■ **Given task**
Give back all the data exactly, line by line.

■ **Recorded information**
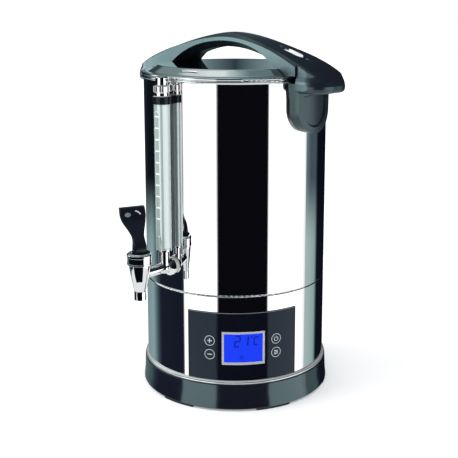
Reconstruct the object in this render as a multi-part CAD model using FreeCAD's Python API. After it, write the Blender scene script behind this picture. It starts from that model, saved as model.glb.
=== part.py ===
# Electric all-in-one brewer / hot-drinks urn, ten litre class.  All sizes in millimetres.
# Frame: +Z up, origin on the tank's axis at the level the feet stand on.
# The tap points along -Y, the side handles lie along +X and -X, the control panel sits between
# the tap and the +X handle, and the appliance inlet is at the back, along +Y.
import FreeCAD, Part
import math
import os

V = FreeCAD.Vector
os.makedirs("parts", exist_ok=True)

# ---------------------------------------------------------------- driving dimensions
TANK_R = 113.0          # outside radius of tank and lower band
WALL = 0.8              # stainless sheet
TANK_RI = TANK_R - WALL
SEAM_Z = 141.3          # joint line between lower band and tank
RIM_Z = 391.6           # centre of the tank's rolled rim
RIM_RR = 1.8            # bead radius
RIM_RC = TANK_RI + RIM_RR
BAND_BOT = 30.5
BASE_R = 118.4          # foot of the black base
TRIM_Z0, TRIM_Z1 = 33.0, 37.1
LID_TOP = 405.0         # lid plateau
LID_T = 0.8
PLATEAU_R = 96.0

TAP_AZ = -90.0
PANEL_AZ = -43.0
INLET_AZ = 90.0
VENT_AZ = -80.0

TAP_R = 164.0           # tap axis from tank axis
TUBE_RAD = 125.3        # sight tube axis from tank axis
PIPE_Z = 171.4          # tap inlet height
SPOUT_BOT, SPOUT_TOP = 141.4, 152.4
SPOUT_R, SPOUT_BORE = 7.2, 4.7
SPOUT_BORE_TOP = 158.0
BONNET_Z0, BONNET_Z1, BONNET_R = 184.4, 198.0, 14.9
PIVOT_Z = 201.3         # lever pin
CAM_FLOOR = 192.3
CAM_RISE = 3.0          # stem lift at full tilt
LEVER_DEG = 30.0
LEVER_TOP = 246.6
LEVER_TWIST = -112.0    # lever's tilt direction from the tap's outward direction
TUBE_RO, TUBE_RI = 9.5, 7.6
TUBE_Z0, TUBE_Z1 = 194.0, 372.0
CAP_TOP = 397.5

HANDLE_W = 31.0         # half width at the ends
HANDLE_TIP = 155.5      # grip tip from tank axis
ARCH_END = 118.5        # where the lid's arch ends
GRIP_START = 118.8
GRIP_Z0 = 379.0
BRACKET_W = 28.3        # half width of the bracket
BRACKET_RO = 126.0
BRACKET_Z0, BRACKET_Z1 = 330.5, 389.3

PANEL_HALF = 34.5       # degrees
PANEL_Z0, PANEL_Z1 = 37.6, 121.6
LCD_HALF = 12.95
LCD_Z0, LCD_Z1 = 57.4, 98.2
WIN_HALF = 11.7
WIN_Z0, WIN_Z1 = 60.4, 95.6
BTN_AZ = 20.4           # from the panel's middle
BTN_Z = (69.4, 86.4)
BTN_R = 6.5
BTN_TRAVEL = 0.6

INLET_Z = 62.0

NODES = {}


# ---------------------------------------------------------------- helpers
def save(name, shape):
    solids = shape.Solids if hasattr(shape, "Solids") else [shape]
    solids = [s for s in solids if s.Volume > 0.01]
    if not solids:
        raise ValueError("nothing in " + name)
    out = solids[0] if len(solids) == 1 else Part.makeCompound(solids)
    for s in solids:
        if not s.isValid():
            print("INVALID", name)
    out.exportStep("parts/%s.step" % name)
    NODES[name] = out
    return out


def cyl(r, h, p=(0, 0, 0), d=(0, 0, 1)):
    return Part.makeCylinder(r, h, V(*p), V(*d))


def ring(ro, ri, z0, z1, x=0.0, y=0.0):
    return cyl(ro, z1 - z0, (x, y, z0)).cut(cyl(ri, z1 - z0 + 2, (x, y, z0 - 1)))


def box(x0, x1, y0, y1, z0, z1):
    return Part.makeBox(x1 - x0, y1 - y0, z1 - z0, V(x0, y0, z0))


def fuse(*shapes):
    shapes = list(shapes)
    out = shapes[0].fuse(shapes[1:]) if len(shapes) > 1 else shapes[0]
    try:
        out = out.removeSplitter()
    except Exception:
        pass
    return out


def cut(a, *bs):
    for b in bs:
        a = a.cut(b)
    return a


def turn(shape, deg):
    s = shape.copy()
    s.rotate(V(0, 0, 0), V(0, 0, 1), deg)
    return s


def prof(start, *segs):
    """Face in the XZ plane: points are lines, ('arc', mid, end) and ('spl', [points]) are curves."""
    def P(p):
        return V(p[0], 0, p[1])
    edges, cur = [], start
    for s in segs:
        if s[0] == "arc":
            edges.append(Part.Arc(P(cur), P(s[1]), P(s[2])).toShape())
            cur = s[2]
        elif s[0] == "spl":
            c = Part.BSplineCurve()
            c.interpolate([P(cur)] + [P(q) for q in s[1]])
            edges.append(c.toShape())
            cur = s[1][-1]
        else:
            edges.append(Part.LineSegment(P(cur), P(s)).toShape())
            cur = s
    if (P(cur) - P(start)).Length > 1e-6:
        edges.append(Part.LineSegment(P(cur), P(start)).toShape())
    return Part.Face(Part.Wire(edges))


def lathe(face, x=0.0, ang=360.0, start=0.0):
    s = face.revolve(V(0, 0, 0), V(0, 0, 1), ang)
    if start:
        s.rotate(V(0, 0, 0), V(0, 0, 1), start)
    if s.ShapeType != "Solid" and s.Solids:
        s = s.Solids[0]
    if x:
        s.translate(V(x, 0, 0))
    return s


def sector(r0, r1, z0, z1, a0, a1):
    """Piece of a cylindrical shell, a0 to a1 degrees."""
    return lathe(prof((r0, z0), (r1, z0), (r1, z1), (r0, z1)), ang=a1 - a0, start=a0)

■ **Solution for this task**
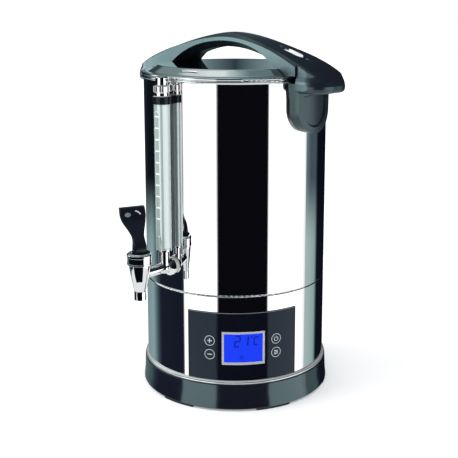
Reconstruct the object in this render as a multi-part CAD model using FreeCAD's Python API. After it, write the Blender scene script behind this picture. It starts from that model, saved as model.glb.
=== part.py ===
# Electric all-in-one brewer / hot-drinks urn, ten litre class.  All sizes in millimetres.
# Frame: +Z up, origin on the tank's axis at the level the feet stand on.
# The tap points along -Y, the side handles lie along +X and -X, the control panel sits between
# the tap and the +X handle, and the appliance inlet is at the back, along +Y.
import FreeCAD, Part
import math
import os

V = FreeCAD.Vector
os.makedirs("parts", exist_ok=True)

# ---------------------------------------------------------------- driving dimensions
TANK_R = 113.0          # outside radius of tank and lower band
WALL = 0.8              # stainless sheet
TANK_RI = TANK_R - WALL
SEAM_Z = 141.3          # joint line between lower band and tank
RIM_Z = 391.6           # centre of the tank's rolled rim
RIM_RR = 1.8            # bead radius
RIM_RC = TANK_RI + RIM_RR
BAND_BOT = 30.5
BASE_R = 118.4          # foot of the black base
TRIM_Z0, TRIM_Z1 = 33.0, 37.1
LID_TOP = 405.0         # lid plateau
LID_T = 0.8
PLATEAU_R = 96.0

TAP_AZ = -90.0
PANEL_AZ = -43.0
INLET_AZ = 90.0
VENT_AZ = -80.0

TAP_R = 164.0           # tap axis from tank axis
TUBE_RAD = 125.3        # sight tube axis from tank axis
PIPE_Z = 171.4          # tap inlet height
SPOUT_BOT, SPOUT_TOP = 141.4, 152.4
SPOUT_R, SPOUT_BORE = 7.2, 4.7
SPOUT_BORE_TOP = 158.0
BONNET_Z0, BONNET_Z1, BONNET_R = 184.4, 198.0, 14.9
PIVOT_Z = 201.3         # lever pin
CAM_FLOOR = 192.3
CAM_RISE = 3.0          # stem lift at full tilt
LEVER_DEG = 30.0
LEVER_TOP = 246.6
LEVER_TWIST = -112.0    # lever's tilt direction from the tap's outward direction
TUBE_RO, TUBE_RI = 9.5, 7.6
TUBE_Z0, TUBE_Z1 = 194.0, 372.0
CAP_TOP = 397.5

HANDLE_W = 31.0         # half width at the ends
HANDLE_TIP = 155.5      # grip tip from tank axis
ARCH_END = 118.5        # where the lid's arch ends
GRIP_START = 118.8
GRIP_Z0 = 379.0
BRACKET_W = 28.3        # half width of the bracket
BRACKET_RO = 126.0
BRACKET_Z0, BRACKET_Z1 = 330.5, 389.3

PANEL_HALF = 34.5       # degrees
PANEL_Z0, PANEL_Z1 = 37.6, 121.6
LCD_HALF = 12.95
LCD_Z0, LCD_Z1 = 57.4, 98.2
WIN_HALF = 11.7
WIN_Z0, WIN_Z1 = 60.4, 95.6
BTN_AZ = 20.4           # from the panel's middle
BTN_Z = (69.4, 86.4)
BTN_R = 6.5
BTN_TRAVEL = 0.6

INLET_Z = 62.0

NODES = {}


# ---------------------------------------------------------------- helpers
def save(name, shape):
    solids = shape.Solids if hasattr(shape, "Solids") else [shape]
    solids = [s for s in solids if s.Volume > 0.01]
    if not solids:
        raise ValueError("nothing in " + name)
    out = solids[0] if len(solids) == 1 else Part.makeCompound(solids)
    for s in solids:
        if not s.isValid():
            print("INVALID", name)
    out.exportStep("parts/%s.step" % name)
    NODES[name] = out
    return out


def cyl(r, h, p=(0, 0, 0), d=(0, 0, 1)):
    return Part.makeCylinder(r, h, V(*p), V(*d))


def ring(ro, ri, z0, z1, x=0.0, y=0.0):
    return cyl(ro, z1 - z0, (x, y, z0)).cut(cyl(ri, z1 - z0 + 2, (x, y, z0 - 1)))


def box(x0, x1, y0, y1, z0, z1):
    return Part.makeBox(x1 - x0, y1 - y0, z1 - z0, V(x0, y0, z0))


def fuse(*shapes):
    shapes = list(shapes)
    out = shapes[0].fuse(shapes[1:]) if len(shapes) > 1 else shapes[0]
    try:
        out = out.removeSplitter()
    except Exception:
        pass
    return out


def cut(a, *bs):
    for b in bs:
        a = a.cut(b)
    return a


def turn(shape, deg):
    s = shape.copy()
    s.rotate(V(0, 0, 0), V(0, 0, 1), deg)
    return s


def prof(start, *segs):
    """Face in the XZ plane: points are lines, ('arc', mid, end) and ('spl', [points]) are curves."""
    def P(p):
        return V(p[0], 0, p[1])
    edges, cur = [], start
    for s in segs:
        if s[0] == "arc":
            edges.append(Part.Arc(P(cur), P(s[1]), P(s[2])).toShape())
            cur = s[2]
        elif s[0] == "spl":
            c = Part.BSplineCurve()
            c.interpolate([P(cur)] + [P(q) for q in s[1]])
            edges.append(c.toShape())
            cur = s[1][-1]
        else:
            edges.append(Part.LineSegment(P(cur), P(s)).toShape())
            cur = s
    if (P(cur) - P(start)).Length > 1e-6:
        edges.append(Part.LineSegment(P(cur), P(start)).toShape())
    return Part.Face(Part.Wire(edges))


def lathe(face, x=0.0, ang=360.0, start=0.0):
    s = face.revolve(V(0, 0, 0), V(0, 0, 1), ang)
    if start:
        s.rotate(V(0, 0, 0), V(0, 0, 1), start)
    if s.ShapeType != "Solid" and s.Solids:
        s = s.Solids[0]
    if x:
        s.translate(V(x, 0, 0))
    return s


def sector(r0, r1, z0, z1, a0, a1):
    """Piece of a cylindrical shell, a0 to a1 degrees."""
    return lathe(prof((r0, z0), (r1, z0), (r1, z1), (r0, z1)), ang=a1 - a0, start=a0)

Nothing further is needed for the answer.